The privilege of being an artist

Even though Catherine grew up with the music of Harmonium, Beau Dommage and The Police – she’s a “huge fan” –, it is artists like Tracy Chapman, Suzanne Vega, Edie Brickell and Sheryl Crow that had a deep impact and inspired her to start writing songs.

Now that she has grown into one of our more accomplished songwriters, the 41 year-old artist forges on and is still trying to find her way in the jungle of Québec’s music scene.

“Despite it all, I could never imagine doing something else than creating music. I love it so much. Picking up my guitar, coming up with a melody and a beautiful sentence: to this day, it still fills me with joy. Writing a new song and the satisfaction of being proud of it is priceless to me. Nothing compares to that. Besides, there are such wonderful moments one can experience thanks to a career in the arts, I could never give that up. Obviously, there are doldrums to contend with, but I fully aware of how luck I am to still be around as an artist. Getting fan mail telling you how deeply you’ve touched people is quite a privilege,” she confides.

With the turmoil the industry has been going through over the past few years, Catherine firmly believes that only passion and nothing else now determines how long an artist will last in the business.
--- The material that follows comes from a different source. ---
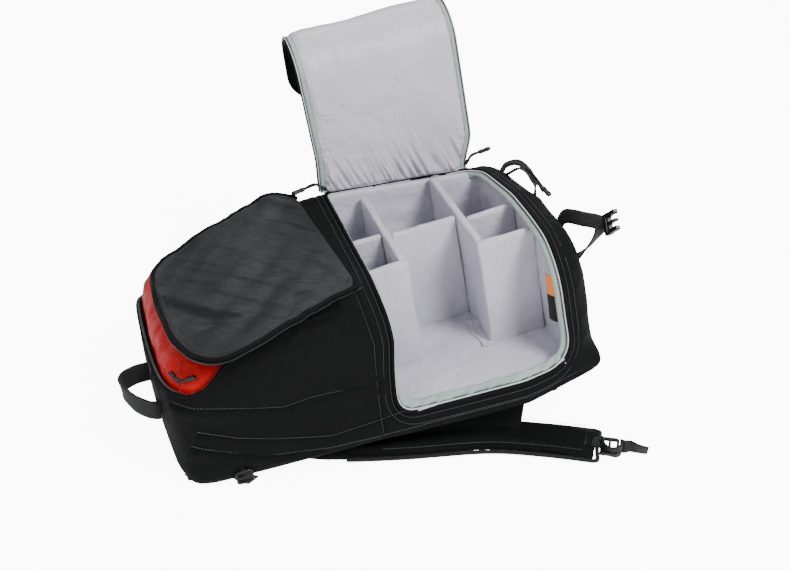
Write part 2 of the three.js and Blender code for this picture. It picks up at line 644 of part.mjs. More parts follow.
// The prong half of a side-release buckle: a ladder end and three prongs
function buckleGeometry() {
  const { width, length, thickness } = BUCKLE;
  const ladder = 0.44 * length;
  const outline = roundedRectangle(-width / 2, 0, width / 2, ladder, [3, 3, 1, 1]);
  outline.holes.push(roundedRectangle(-width / 2 + 3, 3, width / 2 - 3, ladder - 5, [1, 1, 1, 1]));
  const plate = solid(new THREE.ExtrudeGeometry(outline, { depth: thickness, bevelEnabled: false, curveSegments: 2 }));
  const prong = (x, w) => solid(new THREE.ExtrudeGeometry(
    roundedRectangle(x - w / 2, ladder - 1, x + w / 2, length, [1, 1, 1.5, 1.5]),
    { depth: thickness, bevelEnabled: false, curveSegments: 2 },
  ));
  return geometryOf(plate.add(prong(-width / 2 + 3, 5)).add(prong(0, 3)).add(prong(width / 2 - 3, 5)));
}

// Turns a flat fitting's x, y and z to given directions and puts it in place
function placed(geometry, along, up, at) {
  const y = new THREE.Vector3(...along).normalize();
  const z = new THREE.Vector3(...up);
  z.addScaledVector(y, -z.dot(y)).normalize();
  const x = new THREE.Vector3().crossVectors(y, z);
  const turn = new THREE.Matrix4().makeBasis(x, y, z).setPosition(...at);
  return geometry.applyMatrix4(turn);
}

// A point over the pack's front, a little way above its cloth
const atFront = ({ x, y, above }) => [x, y, frontHeight(x, y) + above];

const atFlap = ({ out, y, above }) => atFront({ x: flapX(out), y, above });

// A point off the pack's bottom end
const offBottom = ({ out, y, up }) => [bottomEndX + out, y, packZ(SECTIONS.at(-1).top) + up];

// A zip pull: a cord loop from its slider with a moulded grip at its end
function zipPull(name, from, to, slack = [0, 0, 2]) {
  const a = new THREE.Vector3(...from);
  const b = new THREE.Vector3(...to);
  const away = b.clone().sub(a).normalize();
  const gripStart = b.clone().addScaledVector(away, -PULL.gripLength);
  const bend = a.clone().lerp(gripStart, 0.5).add(new THREE.Vector3(...slack));
  const cord = tube([a, bend, gripStart.clone().addScaledVector(away, 2)], PULL.cord, 5, 6);
  const grip = tube([gripStart, gripStart.clone().lerp(b, 0.5), b], PULL.grip, 6, 2);
  return node(name, geometryOf(solid(cord).add(solid(grip))), BLACK_PLASTIC);
}

// A padded shoulder strap lying on the floor, given by the middle of its run and its clear height there
function shoulderStrap(run) {
  const curve = new THREE.CatmullRomCurve3(run.map(([x, y]) => new THREE.Vector3(x, y, 0)), false, 'centripetal');
  const steps = 18;
  const { width, thickness, corner } = STRAP;
  const rings = [];
  for (let i = 0; i <= steps; i++) {
    const centre = curve.getPointAt(i / steps);
    const side = new THREE.Vector3().crossVectors(curve.getTangentAt(i / steps), new THREE.Vector3(0, 0, -1));
    const headroom = underPack(centre.x - (Math.abs(side.x) * width) / 2) - 2 * GAP;
    const tall = Math.min(thickness, headroom);
    const round = Math.min(corner, tall / 2 - 0.5);
    const end = i === steps ? 0.9 : 1;
    const half = (width / 2) * end;
    const profile = [
      [-half + round, 0], [half - round, 0], [half, round], [half, tall - round], [half - round, tall],
      [0, tall], [-half + round, tall], [-half, tall - round], [-half, round],
    ];
    rings.push(profile.map(([w, h]) => centre.clone().addScaledVector(side, w).setZ(h)));
  }
  return loft(rings);
}

// The pitched frame: where a point of the pack lands over the floor, before the whole is centred
const floorDrop = Math.min(...SECTIONS.map((row) => packX(row.along) * Math.sin(PITCH)
  + (backZ + PACK_DEPTH * row.lift) * Math.cos(PITCH)));
function overFloor(x, y, z) {
  return [
    x * Math.cos(PITCH) - z * Math.sin(PITCH),
    y,
    x * Math.sin(PITCH) + z * Math.cos(PITCH) - floorDrop,
  ];
}

// Height of the pack's flat back over the floor at a place along the floor
function underPack(floorX) {
  const x = (floorX + backZ * Math.sin(PITCH)) / Math.cos(PITCH);
  return overFloor(x, 0, backZ)[2];
}

function backPads() {
  const pad = ({ thickness, halfWidth, from, to, bevel }) => {
    const shape = roundedRectangle(from, -halfWidth, to, halfWidth, [26, 26, 26, 26]);
    const geometry = new THREE.ExtrudeGeometry(shape, {
      depth: thickness - bevel, bevelEnabled: true, bevelThickness: bevel, bevelSize: bevel,
      bevelOffset: -bevel, bevelSegments: 1, curveSegments: 4,
    });
    return geometry.translate(0, 0, backZ - GAP - thickness);
  };
  return [
    node('back_pad', pad(BACK_PAD), BLACK_NYLON),
    node('lumbar_pad', pad(LUMBAR_PAD), BLACK_NYLON),
  ];
}

// One wing of the hip belt, folded in under the lumbar pad, on the floor or over the other wing
function hipWing(side, bottom) {
  const { thickness, from, to, root, reach, corner } = HIP_WING;
  const shape = new THREE.Shape();
  const start = side * root;
  const end = side * (root - reach);
  const low = roundedRectangle(Math.min(start, end), bottom, Math.max(start, end), bottom + thickness,
    [corner, corner, corner, corner]);
  shape.copy(low);
  const geometry = new THREE.ExtrudeGeometry(shape, { depth: to - from, bevelEnabled: false, curveSegments: 3 });
  return geometry.rotateX(Math.PI / 2).rotateZ(Math.PI / 2).translate(from, 0, 0);
}

// The webbing that runs on from a ladder lock, standing on its edge and leaning outwards towards its end
function strapTail(from, heading) {
  const rise = WEBBING.width / 2;
  const turn = Math.sign(heading.y);
  const at = (along, out, z) => [from.x + along * heading.x - out * heading.y * turn, from.y + along * heading.y
    + out * heading.x * turn, z];
  const path = [
    at(0, 0, rise), at(6, 1, rise), at(13, -1, rise), at(20, 1, rise - 0.3), at(27, 2, rise - 0.7),
    at(33, 2, rise - 1),
  ];
  const across = [0, 0.2, 0.45, 0.6].map((share) => [-share * heading.y * turn, share * heading.x * turn, 1]);
  return ribbon(path, across, WEBBING.width * 0.9, WEBBING.thickness, 14);
}

function strapSet(side, splay) {
  const run = STRAP_RUN.map(({ x, y }) => [x, side * Math.abs(y) * splay]);
  const [[x0, y0], [x1, y1]] = run.slice(-2);
  const heading = new THREE.Vector3(x1 - x0, y1 - y0, 0).normalize();
  const lockAt = [x1 + heading.x * GAP, y1 + heading.y * GAP, (STRAP.thickness - LADDER_LOCK.thickness) / 2];
  const tailFrom = new THREE.Vector2(x1, y1).addScaledVector(heading, LADDER_LOCK.length + 3 * GAP);
  const word = side < 0 ? 'near' : 'far';
  return [
    node(`${word}_shoulder_strap`, shoulderStrap(run), BLACK_NYLON),
    node(`${word}_ladder_lock`, placed(ladderLock(), heading.toArray(), [0, 0, 1], lockAt), BLACK_PLASTIC),
    node(`${word}_strap_tail`, strapTail(tailFrom, heading), BLACK_WEBBING),
  ];
}

// A flat frame with two slots, its first bar against the strap
function ladderLock() {
  const { length, width, bar, thickness } = LADDER_LOCK;
  const outer = roundedRectangle(-width / 2, 0, width / 2, length, [2, 2, 4, 4]);
  const slot = (length - 3 * bar) / 2;
  for (const low of [bar, 2 * bar + slot]) {
    outer.holes.push(roundedRectangle(bar - width / 2, low, width / 2 - bar, low + slot, [1, 1, 1, 1]));
  }
  return new THREE.ExtrudeGeometry(outer, { depth: thickness, bevelEnabled: false, curveSegments: 2 });
}

// The prong buckle that hangs on its webbing from the bottom end
function buckleOnWebbing() {
  const webbing = ribbon(
    BUCKLE_RUN.map(offBottom),
    [[0, 1, 0], [0.3, 0.5, 1], [0.7, 0.1, 1], [0.8, 0, 0.9], [0.9, 0.2, 0.3], [0.5, 0.6, -0.3], [0, 1, -0.2]],
    WEBBING.width * 0.8, WEBBING.thickness, 24,
  );
  const buckle = placed(buckleGeometry(), [0.1, -0.75, 0.62], [0.6, -0.4, 0.2], offBottom(BUCKLE_AT));
  return [node('buckle_webbing', webbing, BLACK_WEBBING), node('prong_buckle', buckle, BLACK_PLASTIC)];
}

// Label place sewn on the cell's right wall: a coloured upper half and a dark lower half
function labels() {
  const { width, thickness, orangeTop, orangeHeight, blackHeight, near } = LABEL;
  const piece = (top, height) => new THREE.BoxGeometry(thickness, width, height)
    .translate(cellEnd - GAP - thickness / 2, near + width / 2, top - height / 2);
  return [
    node('label_upper', piece(orangeTop, orangeHeight), ORANGE_LABEL),
    node('label_lower', piece(orangeTop - orangeHeight - GAP, blackHeight), BLACK_WEBBING),
  ];
}

// The two pulls of the lid's zip, run back to the ends of its hinge
function lidPull(name, hingeX, side, { out, above, reach, rise }) {
  const { behind, forward } = LID_PULLS;
  const x = hingeX + side * out;
  const from = [x, OPENING_FAR_EDGE + behind, hingeHeight(hingeX) + above];
  return zipPull(name, from, [x + side * reach, from[1] - forward, hingeHeight(hingeX) + rise]);
}

// Small webbing loop on the edge of the bottom end
function edgeLoop() {
  const { width, onPack, run } = EDGE_LOOP;
  const path = [...onPack.map(atFront), ...run.map(offBottom)];
  const across = [[0.3, 1, 0.5], [0.5, 0.7, 0.3], [0.2, 0.9, 0.2]];
  return node('edge_webbing_loop', ribbon(path, across, width, WEBBING.thickness, 16), BLACK_WEBBING);
}

const floorPieces = [
  ...strapSet(-1, 1),
  ...strapSet(1, FAR_STRAP_SPLAY),
  node('far_hip_wing', hipWing(1, 0), BLACK_NYLON),
  node('near_hip_wing', hipWing(-1, HIP_WING.thickness + GAP), BLACK_NYLON),
];

const pack = new THREE.Group();
pack.rotation.y = -PITCH;
pack.position.z = -floorDrop;
pack.add(
  node('shell', shell(), BLACK_NYLON),
  node('cell_liner', cellLiner(), GREY_LINING),
  node('day_liner', dayLiner(), RED_LINING),
  node('opening_tape', openingTape(), SAGE_TAPE),
  node('divider_left', longDivider('left'), GREY_LINING),
  node('divider_right', longDivider('right'), GREY_LINING),
  ...CROSS_DIVIDERS.map((row) => node(row.name, crossDivider(row), GREY_LINING)),
  lid(),
  node('day_flap', dayFlap(), COATED_NYLON),
  node('flap_binding', flapBinding(), BLACK_WEBBING),
  node('haul_handle', haulHandle(), BLACK_WEBBING),
  ...backPads(),
  ...buckleOnWebbing(),
  ...labels(),
  edgeLoop(),
  node('top_ring', placed(ringFitting(), [0, -1, -0.9], [-1, 0, 0], [topEndX - GAP, RING.y, packZ(RING.height)]), BLACK_PLASTIC),
  lidPull('lid_pull_right', LID.hingeRight, 1, LID_PULLS.right),
  lidPull('lid_pull_left', LID.hingeLeft, -1, LID_PULLS.left),
  zipPull('day_pull', atFlap(DAY_PULL.from), atFlap(DAY_PULL.to)),
  zipPull('bottom_pull', atFront(BOTTOM_PULL.from), offBottom(BOTTOM_PULL.end), BOTTOM_PULL.slack),
);

const backpack = new THREE.Group();
backpack.name = 'camera_backpack';
backpack.add(pack, ...floorPieces);

// The middle of the model's underside is the origin
backpack.updateMatrixWorld(true);
const box = new THREE.Box3().setFromObject(backpack, true);
backpack.position.set(-(box.min.x + box.max.x) / 2, -(box.min.y + box.max.y) / 2, -box.min.z);

export default backpack;
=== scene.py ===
import json
import math
import bpy
import bmesh
import numpy as np
from mathutils import Vector, Matrix, noise

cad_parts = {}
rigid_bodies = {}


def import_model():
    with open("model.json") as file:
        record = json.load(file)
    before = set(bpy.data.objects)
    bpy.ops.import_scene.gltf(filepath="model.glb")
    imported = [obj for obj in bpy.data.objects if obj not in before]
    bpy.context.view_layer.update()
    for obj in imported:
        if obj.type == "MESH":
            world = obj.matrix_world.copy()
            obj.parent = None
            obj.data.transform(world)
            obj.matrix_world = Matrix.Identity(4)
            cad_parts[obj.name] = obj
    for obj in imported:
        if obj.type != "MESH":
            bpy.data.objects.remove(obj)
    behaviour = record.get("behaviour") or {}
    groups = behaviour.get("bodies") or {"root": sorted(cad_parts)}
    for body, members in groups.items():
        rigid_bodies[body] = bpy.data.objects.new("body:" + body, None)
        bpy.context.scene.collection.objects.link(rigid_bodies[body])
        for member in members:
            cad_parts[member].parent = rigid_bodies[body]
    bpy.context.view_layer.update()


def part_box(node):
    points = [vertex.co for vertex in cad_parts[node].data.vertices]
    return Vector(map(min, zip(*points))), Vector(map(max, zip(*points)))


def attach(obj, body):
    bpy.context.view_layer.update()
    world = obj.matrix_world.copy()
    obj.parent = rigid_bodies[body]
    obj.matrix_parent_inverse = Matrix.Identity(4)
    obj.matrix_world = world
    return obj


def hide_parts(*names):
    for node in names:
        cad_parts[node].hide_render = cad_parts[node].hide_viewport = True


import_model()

# The pack lies on its back with its bottom end raised. Its pieces are drawn in the pack's own frame, in
# millimetres: x from its top end to its bottom end, y away from the camera, z from the wearer to the front,
# with 0, 0, 0 in the middle of the camera cell's floor. The near hip wing's corner ties it to the floor.
PITCH = math.radians(9.4)
wing_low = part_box("far_hip_wing")[0]
FLOOR_FRAME = Matrix.Translation((wing_low[0] - 0.036, wing_low[1] + 0.045, 0)) @ Matrix.Scale(0.001, 4)
PACK_FRAME = (Matrix.Translation((wing_low[0] - 0.036, wing_low[1] + 0.045, 0.079507))
              @ Matrix.Rotation(-PITCH, 4, "Y") @ Matrix.Scale(0.001, 4))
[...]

“Nowadays, making music has to be a deep uncontrollable urge you have, otherwise you’ll disappear from the scene as fast as you broke onto it. I’ve seen so many artists make it on the scene, be successful and then disappear. You need to be hands on and know all the aspects of the trade because, whether we like it or not, we are increasingly on our own as artists. You need to be attuned to your environment, explore the milieu. Mostly, you need to think in terms of concerts rather than records, now. I make a decent living because I self-publish my songs. As soon as I started in this business, I knew what I had to do. The beginning of your career is crucial, because everything that’ll follow will depend on it,” she says passionately.

Happily inspired

While concerts will remain a major part of her agenda, she has already started working on new songs. And even though she doesn’t know yet when the next album will come out, she promises the wait won’t be as long – 4 years – as the previous one.

What about France?

“Ever since I started, I’ve concentrated my efforts on Québec, but I would really love a deal with a label in France or Belgium. I’ve played in France a few times. It’s a huge market and it requires that you be there, with a big team and corresponding budgets. Many artists have tried, few have succeeded. I’m crossing my fingers that it will happen one day, but I’m happy where I am. That’s all that matters to me.”